The non-AIX versions of the PM API should support identical library interfaces to encode the machine-specific list from a list of events. However, operating-system-specific code may have to be quite different and may have to be incorporated into the kernel (instead of as a kernel extension) or may have to be modified to use existing operating system interfaces that are already provided in the operating system. There are no IBM plans to port the PM API to a non-AIX operating system.

PM API overhead
As is well known in the physics of elementary particles, the act of measuring can affect the system being measured--Heisenberg's uncertainty principle. Software-based approaches to measurement also tend to affect the system under test. The design of the PM API and the PMs themselves provides for wide flexibility and control over the invasiveness of measurements. There are many different modes of operation and many different applications for measurements.

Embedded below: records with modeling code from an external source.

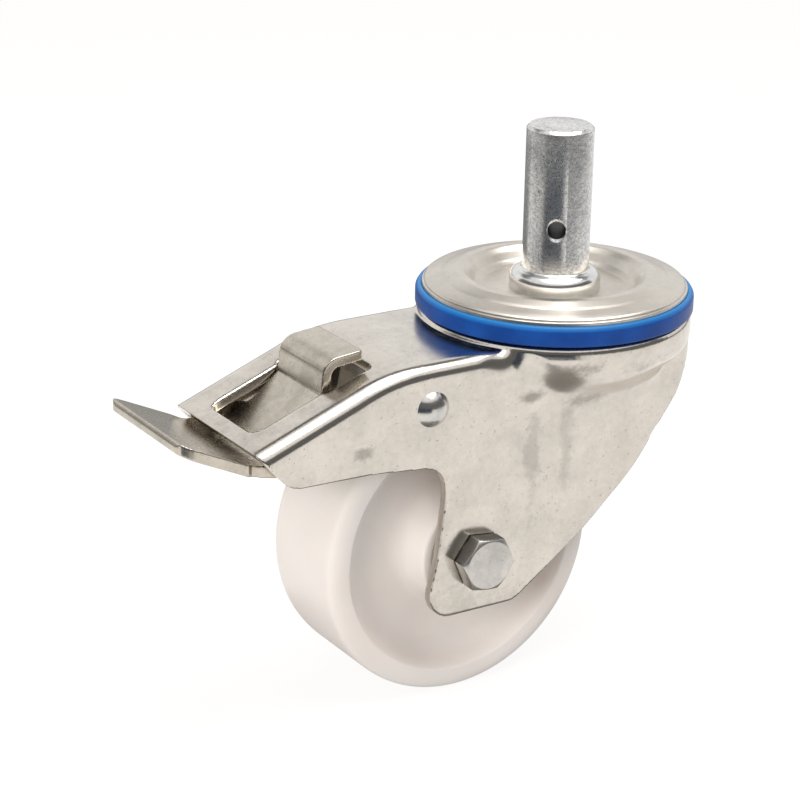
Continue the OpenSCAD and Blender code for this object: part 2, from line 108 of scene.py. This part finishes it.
def lamp(name, place, aim, size, watts, colour, mirrored):
    """A square soft lamp at place, pointed at aim. Metal mirrors it only where mirrored is true."""
    made = bpy.data.objects.new(name, bpy.data.lights.new(name, "AREA"))
    made.data.size, made.data.energy, made.data.color = size, watts, colour
    turn = (Vector(place) - Vector(aim)).to_track_quat("Z", "Y")
    made.matrix_world = Matrix.Translation(place) @ turn.to_matrix().to_4x4()
    made.visible_glossy = mirrored
    scene.collection.objects.link(made)


def staged(name, made, cloth):
    """The bmesh as a part of the studio, in that material."""
    mesh = bpy.data.meshes.new(name)
    made.to_mesh(mesh)
    made.free()
    mesh.materials.append(cloth)
    obj = bpy.data.objects.new(name, mesh)
    scene.collection.objects.link(obj)
    return obj


def screen(name, made, colour):
    """The bmesh as a dark screen that only shows in reflections."""
    cloth = bpy.data.materials.new(name)
    tree = emptied(cloth)
    node(tree, "OutputMaterial", Surface=node(tree, "Emission", Color=colour + (1,)).outputs[0])
    obj = staged(name, made, cloth)
    obj.visible_camera = obj.visible_diffuse = obj.visible_shadow = obj.visible_transmission = False


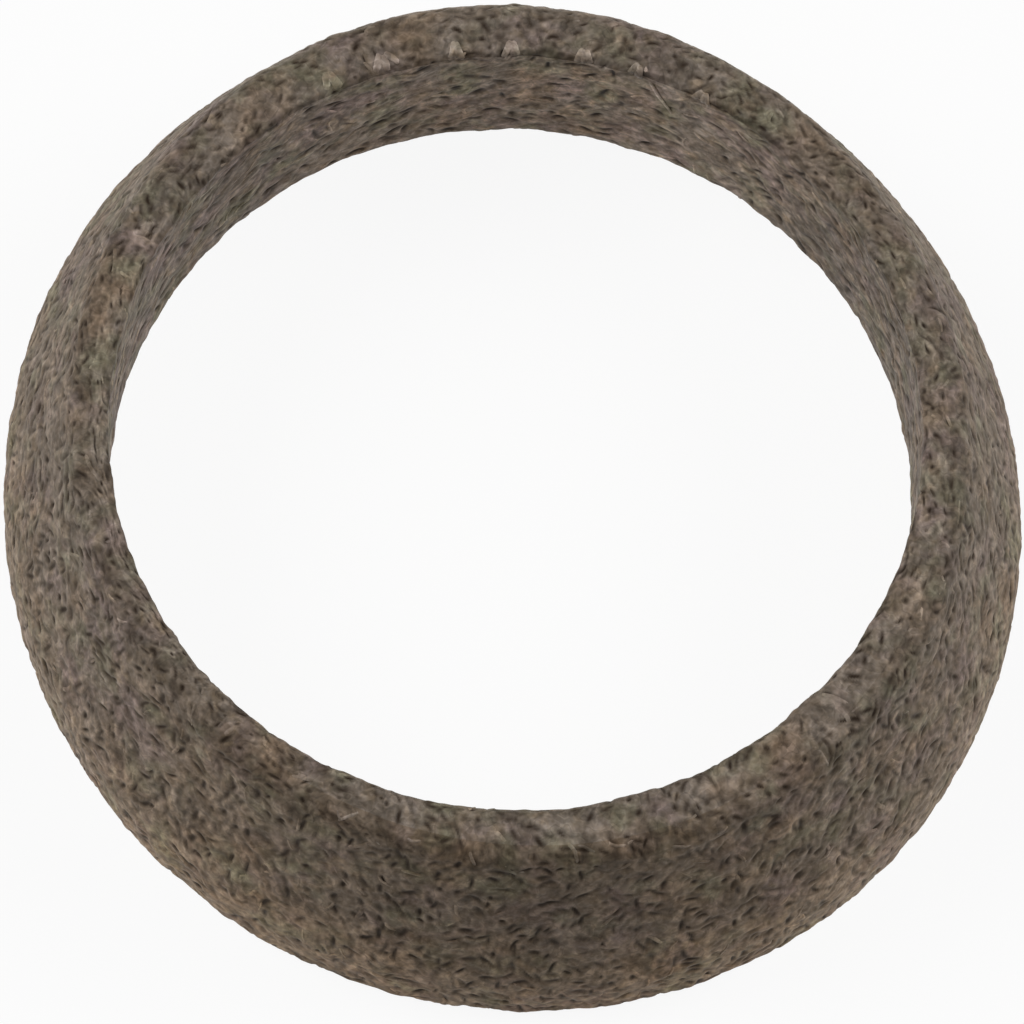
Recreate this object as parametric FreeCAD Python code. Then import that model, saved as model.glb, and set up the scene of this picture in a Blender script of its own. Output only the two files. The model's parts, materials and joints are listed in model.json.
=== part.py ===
import FreeCAD, Part
import math
import os

# Exhaust pipe seal ring, pressed in one piece from knitted steel wire and graphite.
# Its bore slides over the pipe end, and its tapered seat fits the flared mouth of the next pipe.
# The origin is at the middle of the flat base, and +Z points out of the small end.

# Sizes in millimetres
bore_diameter = 51.0
ring_height = 16.0
# Radial width of the wall at the base
base_width = 7.5
# Flat top, from the bore to the start of the crest
land_width = 2.0
# Straight side that stands on the base
skirt_height = 2.5
# Rounding between the skirt and the seat
seat_blend_radius = 10.0
# Rounding between the seat and the flat top
crest_radius = 1.5
# Small chamfers round the outside of the base and round the mouth of the bore at the small end
base_chamfer = 0.6
mouth_chamfer = 0.4
# Widening of the bore at the base, which leads the ring over the pipe end
lead_in_height = 4.4
lead_in_width = 2.0
# The outside is pressed a little out of round, while the bore stays true to the pipe.
# The stretch is the gain in radius along the long direction, in degrees from X, and the loss across it.
outside_stretch = 0.68
stretch_direction = 114
# How far a shape reaches past a face that is cut away, or that the boring tool leaves through
reach = 1.0

# In degrees
quarter_turn = 90
half_turn = 180

bore_radius = bore_diameter / 2
outer_radius = bore_radius + base_width
bore_axis = FreeCAD.Vector(0, 0, 1)
middle_of_base = FreeCAD.Vector(0, 0, 0)


def point(radius, height):
    """A point of the ring's section, which lies in the XZ plane."""
    return FreeCAD.Vector(radius, 0, height)


def on_circle(centre, radius, angle):
    """The point of a circle at an angle in radians, where 0 points outwards and a quarter turn points up."""
    return centre + point(radius * math.cos(angle), radius * math.sin(angle))


def rounding(centre, radius, start_angle, end_angle):
    """An arc of the section about a centre."""
    start = on_circle(centre, radius, start_angle)
    middle = on_circle(centre, radius, (start_angle + end_angle) / 2)
    end = on_circle(centre, radius, end_angle)
    return Part.Arc(start, middle, end).toShape()


def straights(points):
    """The straight stretches of the section through a row of points."""
    return [Part.LineSegment(start, end).toShape() for start, end in zip(points, points[1:])]


def seat_tilt(blend_centre, crest_centre):
    """The upward tilt, in radians, of the face that touches both the blend's and the crest's circle."""
    offset = crest_centre - blend_centre
    direction = math.atan2(offset.z, offset.x)
    return direction - math.acos((seat_blend_radius - crest_radius) / offset.Length)


def wall_section():
    """The wall before the bore is cut: from inside the bore round the outside and back over the top."""
    level = 0
    upright = math.pi / 2
    blend_centre = point(outer_radius - seat_blend_radius, skirt_height)
    crest_centre = point(bore_radius + land_width, ring_height - crest_radius)
    tilt = seat_tilt(blend_centre, crest_centre)
    seat_blend = rounding(blend_centre, seat_blend_radius, level, tilt)
    crest = rounding(crest_centre, crest_radius, tilt, upright)

    inside = bore_radius - outside_stretch - reach
    base_and_skirt = straights([
        point(inside, 0),
        point(outer_radius - base_chamfer, 0),
        point(outer_radius, base_chamfer),
        seat_blend.firstVertex().Point,
    ])
    seat = straights([seat_blend.lastVertex().Point, crest.firstVertex().Point])
    land = straights([crest.lastVertex().Point, point(inside, ring_height), point(inside, 0)])
    return Part.Face(Part.Wire(base_and_skirt + [seat_blend] + seat + [crest] + land))


def wall_quarter(direction, centre_distance):
    """A quarter of the wall about its own centre, which lies at a distance towards its middle direction.

    The quarter's radius makes up for that distance, so that all four quarters meet without a step.
    """
    along = math.radians(direction)
    centre = FreeCAD.Vector(math.cos(along), math.sin(along), 0) * centre_distance
    radius_gain = -centre_distance / math.sqrt(2)
    section = wall_section().translated(point(radius_gain, 0))
    quarter = section.revolve(middle_of_base, bore_axis, quarter_turn)
    quarter.rotate(middle_of_base, bore_axis, direction - quarter_turn / 2)
    return quarter.translated(centre)


def pressed_wall():
    """Four quarters that make the outside slightly oval: two tighter at its ends, two flatter at its sides."""
    centre_distance = outside_stretch * (2 + math.sqrt(2))
    quarters = []
    for end in (stretch_direction, stretch_direction + half_turn):
        quarters.append(wall_quarter(end, centre_distance))
        quarters.append(wall_quarter(end + quarter_turn, -centre_distance))
    return quarters[0].multiFuse(quarters[1:])


def bore_tool():
    """What the bore takes away: the lead-in at the base, the bore itself and the chamfer of its mouth."""
    lead_in_slope = lead_in_width / lead_in_height
    section = straights([
        point(0, -reach),
        point(bore_radius + lead_in_width + lead_in_slope * reach, -reach),
        point(bore_radius, lead_in_height),
        point(bore_radius, ring_height - mouth_chamfer),
        point(bore_radius + mouth_chamfer + reach, ring_height + reach),
        point(0, ring_height + reach),
        point(0, -reach),
    ])
    return Part.Face(Part.Wire(section)).revolve(middle_of_base, bore_axis, 2 * half_turn)


def seal_ring():
    """The ring: its pressed wall with the bore cut true through it, and the base and the top each one face."""
    return pressed_wall().cut(bore_tool()).removeSplitter()


os.makedirs("parts", exist_ok=True)
seal_ring().exportStep("parts/seal_ring.step")
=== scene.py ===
import json
import math
from collections import namedtuple

import bpy
import numpy as np
from mathutils import Matrix, Vector


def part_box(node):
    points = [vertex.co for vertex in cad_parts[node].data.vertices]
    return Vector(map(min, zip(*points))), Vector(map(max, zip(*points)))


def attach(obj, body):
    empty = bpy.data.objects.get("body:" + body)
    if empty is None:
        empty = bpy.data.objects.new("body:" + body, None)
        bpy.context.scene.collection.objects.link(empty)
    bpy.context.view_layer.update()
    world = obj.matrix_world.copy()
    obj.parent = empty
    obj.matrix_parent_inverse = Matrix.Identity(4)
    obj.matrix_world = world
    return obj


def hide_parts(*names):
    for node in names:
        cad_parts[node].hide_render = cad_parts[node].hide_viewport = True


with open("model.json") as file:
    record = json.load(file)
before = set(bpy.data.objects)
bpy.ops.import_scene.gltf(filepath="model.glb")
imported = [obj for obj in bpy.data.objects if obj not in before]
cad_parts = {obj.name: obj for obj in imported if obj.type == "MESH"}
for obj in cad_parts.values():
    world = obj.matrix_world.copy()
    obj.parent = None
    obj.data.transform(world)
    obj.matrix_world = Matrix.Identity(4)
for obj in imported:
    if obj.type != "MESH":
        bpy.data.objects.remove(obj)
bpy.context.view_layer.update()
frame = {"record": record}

random = np.random.default_rng(913)

# Sizes of the ring's section in metres, as in the construction.
# The bore, the height and the mean outside come from the frame.
MM = 0.001
box_low, box_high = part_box("seal_ring")
mounts = {mount["name"]: mount for mount in frame["record"]["mounts"]}
bore_radius = mounts["bore"]["dims"]["r_mm"] * MM
outer_radius = (box_high.x - box_low.x + box_high.y - box_low.y) / 4
ring_height = box_high.z
land_width = 2.0 * MM
skirt_height = 2.5 * MM
seat_blend_radius = 10.0 * MM
crest_radius = 1.5 * MM
base_chamfer = 0.6 * MM
mouth_chamfer = 0.4 * MM
lead_in_height = 4.4 * MM
lead_in_width = 2.0 * MM

# The outside is a little out of round, as in the construction, and a little off centre.
# The bore stays true.
outside_stretch = 0.68 * MM
stretch_direction = math.radians(114)
outside_shift = 0.24 * MM
shift_direction = math.radians(5)

# Height and width of the broad and of the small bumps and hollows all over it
unevenness = 0.05 * MM
unevenness_width = 1.6 * MM
lumpiness = 0.03 * MM
lumpiness_width = 0.6 * MM

# Knitted wire, pressed flat, and how far the pressed mass between the wires lies below them
wire_width = 0.33 * MM
wire_thickness = 0.05 * MM
relief = 0.06 * MM
pore_depth = 0.12 * MM

# End loops of the knitted wire, pressed flat in pairs along the mouth of the bore at the back
loop_count = 7
first_loop = math.radians(121.2)
loop_pair_step = math.radians(18)
loop_gap = math.radians(7.9)
loop_wires = np.array([-24, 0, 24])
loop_start = -0.6 * MM
loop_length = 1.45 * MM

# The one loose wire end, which starts at the last loop but one and hangs down the bore
loose_start = -1.2 * MM
loose_length = 7.0 * MM
loose_lean = 25
loose_aside = 0.1 * MM

# Where the finish of the land gives way to that of the bore, below the mouth's chamfer
mouth_depth = 0.6 * MM


def arc_points(centre, radius, start_angle, end_angle, steps=24):
    """Points of an arc in the section, given as (radius from the axis, height)."""
    angles = np.linspace(start_angle, end_angle, steps)
    return [(centre[0] + radius * math.cos(a), centre[1] + radius * math.sin(a)) for a in angles]


def section_corners():
    """The section's outline: the base, the outside, over the top and down the bore."""
    blend = (outer_radius - seat_blend_radius, skirt_height)
    crest = (bore_radius + land_width, ring_height - crest_radius)
    across, up = crest[0] - blend[0], crest[1] - blend[1]
    turn = math.acos((seat_blend_radius - crest_radius) / math.hypot(across, up))
    tilt = math.atan2(up, across) - turn
    return {
        "base": [(bore_radius + lead_in_width, 0), (outer_radius - base_chamfer, 0)],
        "skirt": [(outer_radius, base_chamfer)] + arc_points(blend, seat_blend_radius, 0, tilt),
        "seat": arc_points(crest, crest_radius, tilt, math.pi / 2),
        "land": [(bore_radius + mouth_chamfer, ring_height)],
        "bore": [(bore_radius, ring_height - mouth_chamfer), (bore_radius, lead_in_height)],
    }


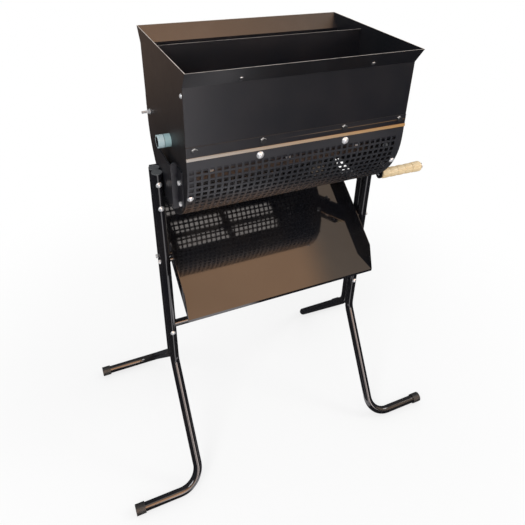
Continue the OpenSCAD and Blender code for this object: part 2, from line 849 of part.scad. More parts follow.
left_side_plate();
right_side_plate();
front_wall();
rear_wall();
divider();
screen();
front_strip();
rear_strip();
left_bush();
right_bush();
left_bush_nut();
right_bush_nut();
shaft();
paddle_front();
paddle_rear();
paddle_screws();
left_collar();
right_collar();
crank();
crank_nut();
handle_spindle();
handle_grip();
left_front_leg();
left_rear_leg();
right_front_leg();
right_rear_leg();
foot_cap_front_left();
foot_cap_rear_left();
foot_cap_front_right();
foot_cap_rear_right();
tube_plugs();
cross_tube();
chute();
left_bracket();
right_bracket();
stand_screws();
stand_nuts();
bracket_screws();
chute_screws();
chute_bosses();
screen_dome_screws();
screen_side_screws();
strip_screws();
hopper_corner_screws();
rim_screws();
rear_stop_screws();
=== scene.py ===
# Rotary soil sieve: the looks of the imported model, in metres, put together in the
# order of the real one. X runs along the shaft, -Y is the front and Z is up.
from math import cos, pi, radians, sin

import bmesh
import bpy
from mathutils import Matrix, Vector


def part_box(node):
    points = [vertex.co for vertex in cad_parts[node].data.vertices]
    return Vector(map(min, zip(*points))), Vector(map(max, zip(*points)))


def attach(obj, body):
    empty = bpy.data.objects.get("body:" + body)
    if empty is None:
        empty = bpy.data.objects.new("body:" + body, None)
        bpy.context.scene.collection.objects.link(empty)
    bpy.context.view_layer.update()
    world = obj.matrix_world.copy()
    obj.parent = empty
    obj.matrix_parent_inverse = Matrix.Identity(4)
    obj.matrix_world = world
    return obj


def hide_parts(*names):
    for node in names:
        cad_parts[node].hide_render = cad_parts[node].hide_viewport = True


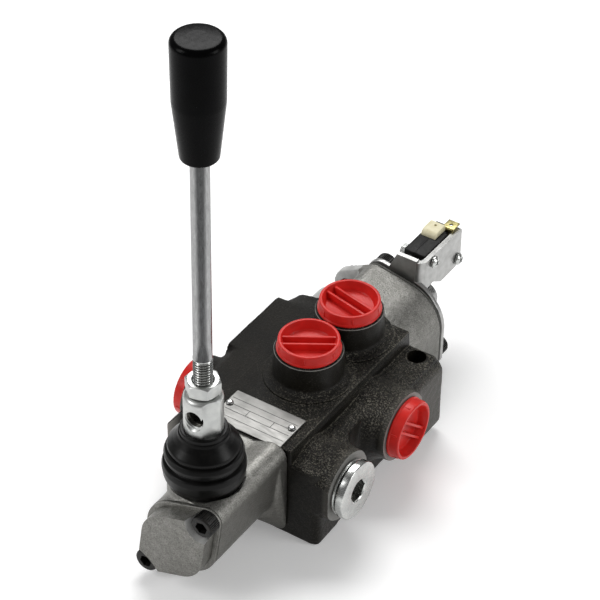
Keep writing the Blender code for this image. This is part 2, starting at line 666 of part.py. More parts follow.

We now discuss some methodology considerations. All of the work to set up the control information used to actually initiate or change what must be counted should be done prior to running the job to be measured. That is, the utilization of the encoding routine should not be a factor in the overhead related to measuring. The overhead related to initiating counting may be eliminated by judicious use of the MSR PMM bit when this is appropriate. Support was added to AIX 4.2 to support the setting and propagation of the MSR PMM bit in application (problem state). This feature may be used to measure a specific application while it is in problem state. The kernel itself can be compiled to propagate the PMM bit, although the officially shipped AIX 4.2 kernel object code does not provide this function. At any rate, all of the current POWER and PowerPC performance monitors permit counting to be gated by whether or not the MSR PMM bit is set. This allows PM hardware to be initialized for counting before actually starting the process to be monitored. The determination of those processes which have the PMM bit set can then be done as part of the task of starting those processes. This allows counting to start with no initiation overhead.

The 620 provides a function that allows counting to start automatically at a particular effective address specified by the IABR. Processors that provide support for this function can again provide a no-overhead method for initiating counting. Similarly, the trigger function provides a noninvasive way to begin counting in the remaining counter(s) after PMC1 is negative.

If use of the PMM bit is appropriate, counting stops automatically when the job is finished; thus, in this case, the counters can be read after the job has terminated with no additional overhead. With this approach, measurements for jobs that run fairly quickly can be made with no overhead related to the taking of the measurements themselves.

The PM API always accumulates 64 bits worth of counter information for each event being counted in order to avoid the problem of wrapping a counter and losing the information that a counter has wrapped. This feature can be programmed to run automatically, so that overhead is incurred only after a counter has become negative. The overhead associated with this feature is the overhead related to taking the PM interrupt, accumulating the required data, and reinitiating counting as required, about 200:400 instructions. Since this occurs only when a counter has become negative, it is gated by the initial value(s) of the counters and the frequency of update of counters. As an upper bound for this overhead, assuming that the initial value of zero is used, that the number of instructions completed is the fastest incrementing counter, and that the interrupt takes about 400 instructions to execute, we obtain (400/2³¹) × 100% = 0.0000186%, which is clearly negligible.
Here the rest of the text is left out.